Most people do not really know Geisha beyond their elaborate kimonos. Many can recognize one from a mile away, but apart from the white makeup and the intricate hairstyle, there is very little that is known about them. We take a closer look at the intriguing world of the Geisha and the Geisha-in-Training, the Maiko.
What is a Geisha?
The word Geisha consists of two Kanji,芸 (gei) meaning “art” and 者 (sha) meaning “person”. In Japan, a Geisha is a hostess who is adept in traditional arts such as classical music, poetry, dance and the like. They are also trained to hold conversations, tell jokes and play games. Geishas are basically entertainers but they also play a paramount role in Japanese culture. These women are adored for their beauty, grace, and mystery and are one of the most recognizable figures of Japanese culture.
Kyoto is considered to be the birthplace of the Geisha culture. (In Kyoto, they call Geiko (芸妓) for Geisha. This is a honorific term for sophisticated woman who has education and performing art skills in Kyoto. Basically Geisha and Geiko are the same term). The first ever Geisha can be traced back to as early as the late seventh century but the Geisha culture was only able to gain traction throughout the nineteenth century, where it enjoyed a golden age of popularity. This steady rise abruptly came to a halt when World War II destroyed Japan, but after the warfare, the women who returned to their lives as Geisha, fought for the improvement of their rights as they continued their craft. This was also the turning point where Geishas completely diverged from the notion that they engage in sexual activity for payment from male customers.
Differentiating the Maiko and the Geisha
The life of a Geisha is often portrayed as glamorous with all the lavish kimonos and the meticulous accessories but before a woman becomes one, she has to go through a painstaking process. A “Geisha-in-training” is referred to as a Maiko, literally meaning “dancing girl” in Japanese. Maikos are usually aged from fifteen to twenty years old and they undergo about five years of mastering various art forms before being considered a Geisha.

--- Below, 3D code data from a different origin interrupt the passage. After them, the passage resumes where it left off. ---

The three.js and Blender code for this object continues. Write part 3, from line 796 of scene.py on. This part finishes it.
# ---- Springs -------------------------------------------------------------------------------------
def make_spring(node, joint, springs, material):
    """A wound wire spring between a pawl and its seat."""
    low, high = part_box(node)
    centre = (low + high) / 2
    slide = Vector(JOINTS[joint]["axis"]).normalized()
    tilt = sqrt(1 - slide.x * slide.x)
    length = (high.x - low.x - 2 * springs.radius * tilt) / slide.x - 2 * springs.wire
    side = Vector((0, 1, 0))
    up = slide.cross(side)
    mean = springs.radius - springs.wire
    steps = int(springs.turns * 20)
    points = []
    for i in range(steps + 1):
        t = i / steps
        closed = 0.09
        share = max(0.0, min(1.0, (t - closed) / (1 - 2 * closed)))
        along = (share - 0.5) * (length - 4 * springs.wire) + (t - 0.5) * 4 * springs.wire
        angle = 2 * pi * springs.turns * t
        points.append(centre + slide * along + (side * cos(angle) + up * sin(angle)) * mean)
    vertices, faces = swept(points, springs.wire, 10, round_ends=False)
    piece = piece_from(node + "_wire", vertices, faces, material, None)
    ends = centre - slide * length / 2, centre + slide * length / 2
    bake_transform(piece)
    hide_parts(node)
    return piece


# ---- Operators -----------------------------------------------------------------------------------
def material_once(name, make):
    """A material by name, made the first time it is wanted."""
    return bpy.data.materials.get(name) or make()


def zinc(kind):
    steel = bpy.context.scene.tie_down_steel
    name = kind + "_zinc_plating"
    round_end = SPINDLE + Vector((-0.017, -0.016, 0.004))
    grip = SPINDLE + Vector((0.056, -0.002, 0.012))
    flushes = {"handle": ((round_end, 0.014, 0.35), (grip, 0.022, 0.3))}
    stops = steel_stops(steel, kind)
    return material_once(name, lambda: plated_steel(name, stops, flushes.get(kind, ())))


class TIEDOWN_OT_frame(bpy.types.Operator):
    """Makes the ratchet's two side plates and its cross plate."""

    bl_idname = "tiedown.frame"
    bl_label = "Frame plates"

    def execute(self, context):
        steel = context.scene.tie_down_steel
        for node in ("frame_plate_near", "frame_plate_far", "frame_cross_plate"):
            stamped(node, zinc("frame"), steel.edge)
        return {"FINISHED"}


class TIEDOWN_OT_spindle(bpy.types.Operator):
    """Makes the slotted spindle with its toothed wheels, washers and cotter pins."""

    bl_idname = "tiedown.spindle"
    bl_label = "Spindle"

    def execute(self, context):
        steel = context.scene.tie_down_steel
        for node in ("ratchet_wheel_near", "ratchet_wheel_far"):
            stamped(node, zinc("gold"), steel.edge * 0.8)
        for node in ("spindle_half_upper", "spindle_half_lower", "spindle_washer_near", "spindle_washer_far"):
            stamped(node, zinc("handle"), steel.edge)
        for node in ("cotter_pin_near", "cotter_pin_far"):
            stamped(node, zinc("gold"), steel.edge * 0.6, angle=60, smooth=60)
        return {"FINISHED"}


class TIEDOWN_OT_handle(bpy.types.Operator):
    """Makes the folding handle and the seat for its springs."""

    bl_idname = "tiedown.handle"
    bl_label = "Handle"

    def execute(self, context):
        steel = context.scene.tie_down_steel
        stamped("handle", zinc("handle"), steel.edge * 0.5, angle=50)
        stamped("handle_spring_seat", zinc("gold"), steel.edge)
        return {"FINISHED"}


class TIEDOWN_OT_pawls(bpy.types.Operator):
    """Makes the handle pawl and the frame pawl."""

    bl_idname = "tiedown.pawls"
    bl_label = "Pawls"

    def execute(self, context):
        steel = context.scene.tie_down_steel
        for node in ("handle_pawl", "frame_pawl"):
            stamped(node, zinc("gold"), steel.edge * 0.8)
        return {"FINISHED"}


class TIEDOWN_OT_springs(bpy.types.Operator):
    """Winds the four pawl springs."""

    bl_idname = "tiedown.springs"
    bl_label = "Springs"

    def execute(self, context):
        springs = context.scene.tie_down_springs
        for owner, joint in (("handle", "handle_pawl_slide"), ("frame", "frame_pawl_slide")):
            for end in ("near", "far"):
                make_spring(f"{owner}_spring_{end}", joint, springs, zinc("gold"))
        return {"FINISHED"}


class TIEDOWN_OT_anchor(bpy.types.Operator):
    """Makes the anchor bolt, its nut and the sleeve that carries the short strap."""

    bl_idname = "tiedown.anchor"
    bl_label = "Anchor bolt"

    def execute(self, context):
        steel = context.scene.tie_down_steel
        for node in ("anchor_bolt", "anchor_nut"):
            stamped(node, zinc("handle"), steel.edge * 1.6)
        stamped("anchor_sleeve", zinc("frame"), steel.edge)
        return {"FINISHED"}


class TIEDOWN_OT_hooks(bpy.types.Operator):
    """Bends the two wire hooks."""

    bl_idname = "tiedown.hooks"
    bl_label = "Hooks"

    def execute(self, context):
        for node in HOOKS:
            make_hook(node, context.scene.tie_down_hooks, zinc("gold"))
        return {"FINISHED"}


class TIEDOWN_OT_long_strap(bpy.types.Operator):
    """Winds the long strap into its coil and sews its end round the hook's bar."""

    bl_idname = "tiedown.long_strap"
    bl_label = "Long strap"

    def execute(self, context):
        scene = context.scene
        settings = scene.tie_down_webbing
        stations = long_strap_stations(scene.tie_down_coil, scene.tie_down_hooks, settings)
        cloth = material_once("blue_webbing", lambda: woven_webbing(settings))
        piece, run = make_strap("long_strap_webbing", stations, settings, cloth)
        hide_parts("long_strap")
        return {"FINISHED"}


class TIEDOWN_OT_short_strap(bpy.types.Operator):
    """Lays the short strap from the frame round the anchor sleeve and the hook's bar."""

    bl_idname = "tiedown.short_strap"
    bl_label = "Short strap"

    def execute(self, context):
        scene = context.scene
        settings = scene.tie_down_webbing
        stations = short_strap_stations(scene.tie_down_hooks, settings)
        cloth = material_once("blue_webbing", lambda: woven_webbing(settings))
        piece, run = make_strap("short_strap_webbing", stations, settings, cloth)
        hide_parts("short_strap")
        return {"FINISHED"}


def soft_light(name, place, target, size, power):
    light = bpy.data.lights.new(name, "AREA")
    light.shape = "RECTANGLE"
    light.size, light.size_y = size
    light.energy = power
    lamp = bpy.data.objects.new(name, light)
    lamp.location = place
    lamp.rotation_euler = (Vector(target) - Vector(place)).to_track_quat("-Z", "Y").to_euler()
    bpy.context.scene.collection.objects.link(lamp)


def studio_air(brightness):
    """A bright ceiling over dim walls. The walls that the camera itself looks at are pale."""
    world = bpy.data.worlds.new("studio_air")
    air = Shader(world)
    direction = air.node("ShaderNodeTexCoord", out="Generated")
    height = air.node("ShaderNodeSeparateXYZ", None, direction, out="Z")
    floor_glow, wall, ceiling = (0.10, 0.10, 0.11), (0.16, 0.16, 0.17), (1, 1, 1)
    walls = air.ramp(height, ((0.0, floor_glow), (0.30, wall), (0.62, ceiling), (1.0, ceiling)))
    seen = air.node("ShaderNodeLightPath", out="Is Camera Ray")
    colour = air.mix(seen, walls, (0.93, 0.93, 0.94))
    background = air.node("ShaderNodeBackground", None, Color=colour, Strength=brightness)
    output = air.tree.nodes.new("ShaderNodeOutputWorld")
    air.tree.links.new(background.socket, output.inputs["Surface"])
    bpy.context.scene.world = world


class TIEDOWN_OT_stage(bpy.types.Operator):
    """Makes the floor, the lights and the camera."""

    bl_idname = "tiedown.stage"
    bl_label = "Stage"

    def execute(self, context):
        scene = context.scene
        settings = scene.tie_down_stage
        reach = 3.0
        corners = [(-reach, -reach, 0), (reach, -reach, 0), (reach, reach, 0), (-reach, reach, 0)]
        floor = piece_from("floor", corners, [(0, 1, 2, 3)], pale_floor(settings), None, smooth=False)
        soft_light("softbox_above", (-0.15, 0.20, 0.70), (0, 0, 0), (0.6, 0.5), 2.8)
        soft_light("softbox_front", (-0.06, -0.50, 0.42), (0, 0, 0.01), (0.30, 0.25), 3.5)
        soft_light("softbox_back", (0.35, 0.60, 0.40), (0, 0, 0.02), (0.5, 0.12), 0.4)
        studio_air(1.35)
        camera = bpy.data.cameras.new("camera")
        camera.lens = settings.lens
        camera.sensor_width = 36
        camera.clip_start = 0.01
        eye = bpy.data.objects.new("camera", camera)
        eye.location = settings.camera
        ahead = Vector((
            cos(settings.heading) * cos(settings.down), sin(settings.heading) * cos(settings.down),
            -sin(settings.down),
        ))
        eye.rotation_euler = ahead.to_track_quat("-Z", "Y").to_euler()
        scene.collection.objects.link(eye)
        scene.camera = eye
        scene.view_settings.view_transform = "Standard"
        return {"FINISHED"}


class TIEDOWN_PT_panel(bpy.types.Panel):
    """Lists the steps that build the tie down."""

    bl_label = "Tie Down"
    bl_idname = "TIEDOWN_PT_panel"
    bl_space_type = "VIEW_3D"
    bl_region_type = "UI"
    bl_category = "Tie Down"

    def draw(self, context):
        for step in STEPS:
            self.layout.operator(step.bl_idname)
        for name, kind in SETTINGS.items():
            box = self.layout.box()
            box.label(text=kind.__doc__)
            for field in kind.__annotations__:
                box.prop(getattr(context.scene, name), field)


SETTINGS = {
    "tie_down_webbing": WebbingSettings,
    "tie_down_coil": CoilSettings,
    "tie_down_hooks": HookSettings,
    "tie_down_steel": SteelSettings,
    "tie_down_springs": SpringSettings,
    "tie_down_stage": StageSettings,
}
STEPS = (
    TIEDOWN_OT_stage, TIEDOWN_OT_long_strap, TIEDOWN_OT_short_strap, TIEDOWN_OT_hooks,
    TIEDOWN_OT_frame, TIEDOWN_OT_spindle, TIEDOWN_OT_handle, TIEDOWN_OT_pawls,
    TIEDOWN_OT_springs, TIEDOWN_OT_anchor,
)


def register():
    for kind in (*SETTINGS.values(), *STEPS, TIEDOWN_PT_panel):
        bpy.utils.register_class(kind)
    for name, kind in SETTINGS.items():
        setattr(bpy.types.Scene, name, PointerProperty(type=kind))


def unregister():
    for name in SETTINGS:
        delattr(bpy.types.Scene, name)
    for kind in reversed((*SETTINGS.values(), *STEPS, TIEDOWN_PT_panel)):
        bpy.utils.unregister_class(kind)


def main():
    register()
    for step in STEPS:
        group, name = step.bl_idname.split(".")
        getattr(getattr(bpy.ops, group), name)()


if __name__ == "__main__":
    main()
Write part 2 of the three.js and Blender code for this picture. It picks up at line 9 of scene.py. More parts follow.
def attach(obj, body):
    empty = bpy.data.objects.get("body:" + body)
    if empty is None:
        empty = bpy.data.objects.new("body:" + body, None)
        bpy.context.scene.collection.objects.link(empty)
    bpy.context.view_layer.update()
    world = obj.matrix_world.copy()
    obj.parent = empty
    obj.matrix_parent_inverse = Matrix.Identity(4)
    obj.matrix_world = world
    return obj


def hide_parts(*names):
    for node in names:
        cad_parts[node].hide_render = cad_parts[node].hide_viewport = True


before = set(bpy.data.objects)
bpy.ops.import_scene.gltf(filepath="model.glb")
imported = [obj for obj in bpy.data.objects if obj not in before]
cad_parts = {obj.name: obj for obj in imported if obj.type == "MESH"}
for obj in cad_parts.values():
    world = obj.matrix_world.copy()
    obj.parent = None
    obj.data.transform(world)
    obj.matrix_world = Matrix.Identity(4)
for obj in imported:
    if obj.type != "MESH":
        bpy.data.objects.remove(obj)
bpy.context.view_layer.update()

At first glance it can be difficult to point out the difference between the two but with further attention to detail, one would notice that the master can really be set apart from her apprentice. For example, Geishas wear wigs on top of their natural hair while Maikos style their own hair into these grandiose arrangements. It is also noticeable how Maikos wear more elaborate hair accessories like silk flowers while Geishas can be seen opting for simpler ornaments on their heads like decorative combs. When it comes to make-up, Maikos’ eyebrows are often colored with red or pink, while their eyes are outlined in red and black. In their first year of training will have only their lower lip painted red, while in the more advanced part of the training both lips will be painted. Geishas on the other hand, style their eyebrows with only a touch of red and both their lips are painted bright red. If you give attention to their clothes, Maikos often wear brightly coloured, long-sleeved kimonos with wide obis that are arranged into bows at their backs. Since the Geishas are older and more mature, they are often seen wearing kimonos in solid or subdued colors.
In an internet forum, one brave ex-Maiko revealed the many secrets of this mysterious world. She shared the difficulty of training to be a Geisha. Many of her batchmates quit because of the strict rules of the Okiya. It would impose rigid curfews and romantic relationships are forbidden. An Okiya is the boarding house in which Maikos live. The house is headed by the Okā-san (the Japanese word for “mother”) or Okami-san (landlady). She usually pays all living expenses, including for kimonos and training. Maikos do not receive a salary while in training. In some instances, the Okā-san of the Okiya may adopt one of the geishas as her daughter (musume) and heiress (atotori) and she gets to live in the Okiya permanently.
The situation in most Okiyas are not ideal. Maikos may have to share double deck bunk beds. They also need to do chores as well as see to the needs of the Senior Maiko. Most Maikos begin their career at fifteen or sixteen. The training prior to becoming a Maiko takes about 6 months to 1 year to complete. They then spend 4 years training as a Maiko. They then “graduate” at the age of 20, to be a Geiko/Geisha.
Not everyone can be chosen as a Maiko especially in terms of height. One should be between 150-165cm. Any taller would no longer be considered cute or “kawaii“, a characteristic that is highly prized in the Japanese culture.
You might spot Maiko in the street of Kyoto, but if it’s during the daytime, most likely they are pretend Maiko, because real Maiko walk outside only evening/night time.
Geisha Culture in the 21st Century
It is now possible for tourists to meet Maikos and Geishas face-to-face. Though they are most often hired to entertain the wealthy at exclusive parties, you can still see them in action during spring dances or Miyako Odori: a yearly performance of traditional music and dance in Kyoto. Another option is to reserve a private audience with a Maiko, during which you will be able to chat with her through a translator and be entertained with traditional games and dances.